Genre: Fiction / Classics
1. Despair
Extensively revised by Nabokov in 1965–thirty years after its original publication–Despair is the wickedly inventive and richly derisive story of Hermann, a man who undertakes the perfect crime–his own murder.
2. King, Queen, Knave (translated by Dmitri Nabokov)
‘Of all my novels this bright brute is the gayest’, Nabokov wrote of King, Queen, Knave. Comic, sensual and cerebral, it dramatizes an Oedipal love triangle, a tragi-comedy of husband, wife and lover, through Dreyer the rich businessman, his ripe-lipped ad mercenary wife Martha, and their bespectacled nephew Franz. ‘If a resolute Freudian manages to slip in’ – Nabokov darts a glance to the reader – ‘he or she should be warned that a number of cruel traps have been set here and there’.
3. The Eye (translated by Dmitri Nabokov)
Nabokov’s fourth novel, The Eye is as much a farcical detective story as it is a profoundly refractive tale about the vicissitudes of identities and appearances. Nabokov’s protagonist, Smurov, is a lovelorn, excruciatingly self-conscious Russian émigré living in prewar Berlin, who commits suicide after being humiliated by a jealous husband, only to suffer even greater indignities in the afterlife.
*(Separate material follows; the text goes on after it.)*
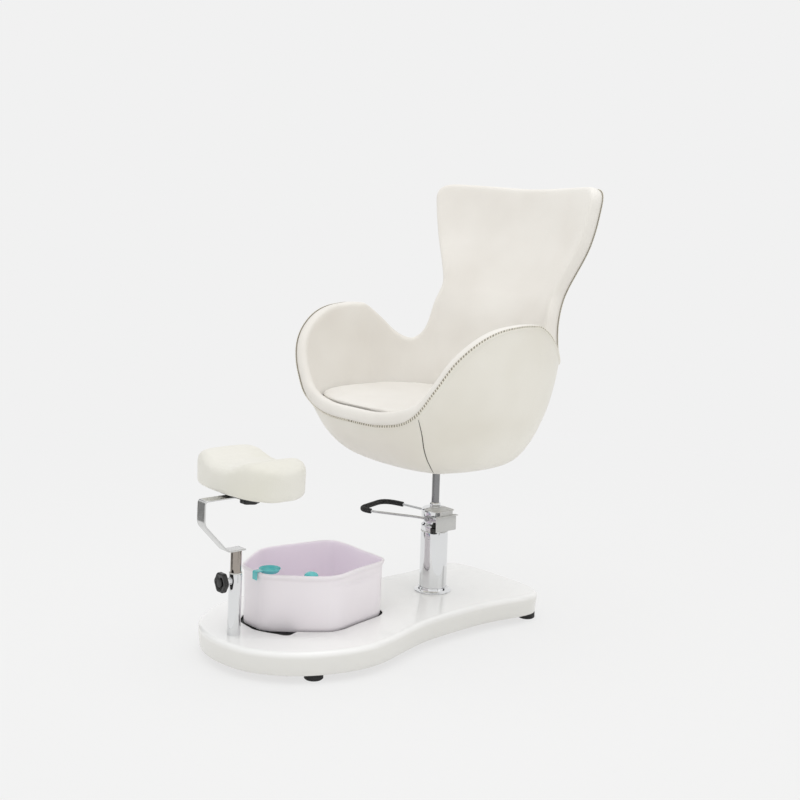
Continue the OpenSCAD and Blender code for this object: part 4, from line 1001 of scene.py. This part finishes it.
def rim_station(place):
    """Base turn, rim turn and rise at a place from 0, the front, to 26, the back."""
    i = min(int(math.floor(place)), LAST)
    t = place - i
    return curve(*(station(i + k) for k in (-1, 0, 1, 2)), t)


def column(place, v, depth):
    """A point of the skin: v is 0 at the bottom and 1 at the rim."""
    base, rim, rise = rim_station(place)
    return body_layer(base + (rim - base) * v * v, rise * v * v, depth)


ROLL = [(0, 1), (28, 1), (50, 0.68), (80, 0.45), (130, 0.4), (180, 0.4)]


def roll_share(turn):
    """How tall the padded roll stands at a turn: tallest in front, low at the wings."""
    return read_steps(ROLL, turn, ROLL[-1][1], soft=1)


def rim_frame(place):
    """At the rim: the way along it, the way out along the skin, and the way into the shell."""
    (base, rim, rise), step = rim_station(place), 0.5
    ahead, behind = rim_station(place + step), rim_station(place - step)
    along = body_point(ahead.y, ahead.z) - body_point(behind.y, behind.z)
    into = body_inward(rim, rise)
    return along.normalized(), along.cross(into).normalized(), into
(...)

4. Glory (translated by Dmitri Nabokov)
Glory is the wryly ironic story of Martin Edelweiss, a twenty-two-year-old Russian émigré of no account, who is in love with a girl who refuses to marry him. Convinced that his life is about to be wasted and hoping to impress his love, he embarks on a "perilous, daredevil project"–an illegal attempt to re-enter the Soviet Union, from which he and his mother had fled in 1919. He succeeds–but at a terrible cost.
5. The Gift (translated by Dimitri Nabokov and Michael Scammell)
The Gift is the last of the novels Nabokov wrote in his native Russian and the crowning achievement of that period in his literary career. It is also his ode to Russian literature, evoking the works of Pushkin, Gogol, and others in the course of its narrative: the story of Fyodor Godunov-Cherdyntsev, an impoverished émigré poet living in Berlin, who dreams of the book he will someday write.